The Alabama Attorney General's Office [official website] on Wednesday requested that a certified question be answered by the Alabama Supreme Court [official website] before the legal battle over the state's controversial immigration law [HB 56 text] commences in the US District Court for the Northern District of Alabama [official website]. The plaintiffs filed a motion with District Judge Sharon Lovelace Blackburn asking to certify to the state court what the provisions of HB 56 that void contracts with undocumented aliens and make transporting them a crime mean in light of the Alabama's Constitution's religious freedom amendment [text]. The Methodist, Episcopalian and Roman Catholic churches joined the US government in fighting the law [JURIST report] previously, arguing that the law criminalizes their missions as church leaders to provide mercy without having to verify immigration documentation. The Alabama attorney general is hoping the state court's answer will moot the litigation [Prattville Progress report].
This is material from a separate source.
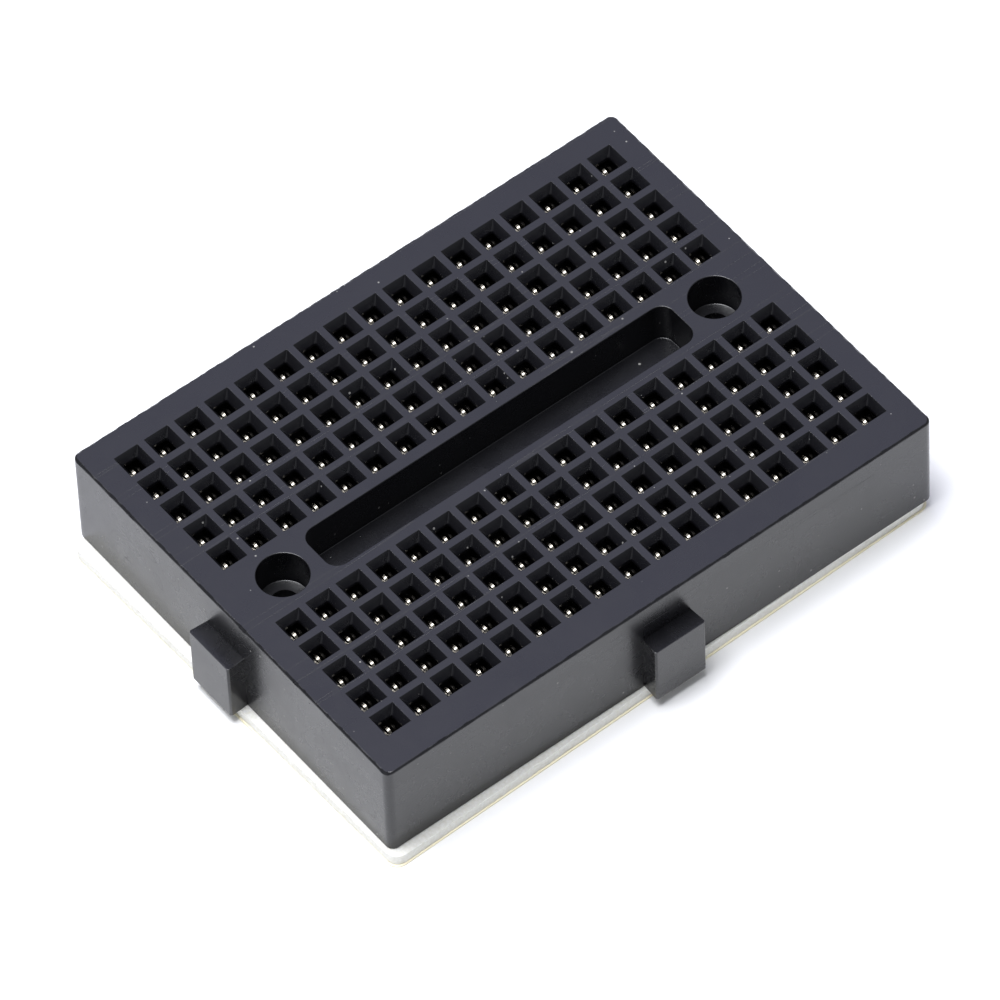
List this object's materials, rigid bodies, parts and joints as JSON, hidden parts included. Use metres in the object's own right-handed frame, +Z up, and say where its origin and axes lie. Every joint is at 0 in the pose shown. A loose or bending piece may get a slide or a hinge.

Alabama lawmakers earlier this week filed a response [JURIST report] to groups seeking a preliminary injunction against the controversial immigration law. Attorneys for Alabama state officials, including Governor Robert Bentley [official website], argue that the state law is not preempted by federal immigration law and that the text reflects a "spirit of cooperation with the federal government." Lawsuits filed by the US Department of Justice [JURIST report], the Methodist, Episcopalian and Roman Catholic churches and three dozen plaintiffs represented by the American Civil Liberties Union (ACLU), Southern Poverty Law Center (SPLC) and National Immigration Law Center (NILC) [advocacy websites], were consolidated last week. The Alabama immigration legislation, which was signed into law [JURIST report] by Governor Bentley in June, is one of the most rigid immigration reform laws passed recently. In addition to authorizing detention of individuals on reasonable suspicion they are illegal immigrants, the law provides harsh restrictions on employment for illegal immigrants. Businesses cited multiple times for hiring undocumented workers could lose their business licenses. Furthermore, undocumented immigrants are prohibited from applying for a job, and anyone transporting or harboring undocumented immigrants will be punished by a fine or jail time. Sixteen countries filed briefs [JURIST report] in the Alabama district court against the controversial Alabama immigration law last week, arguing that the recently enacted law unfairly treats citizens [Montgomery Advertiser report] of those countries currently residing in Alabama and sanctions discriminatory treatment based on ethnicity.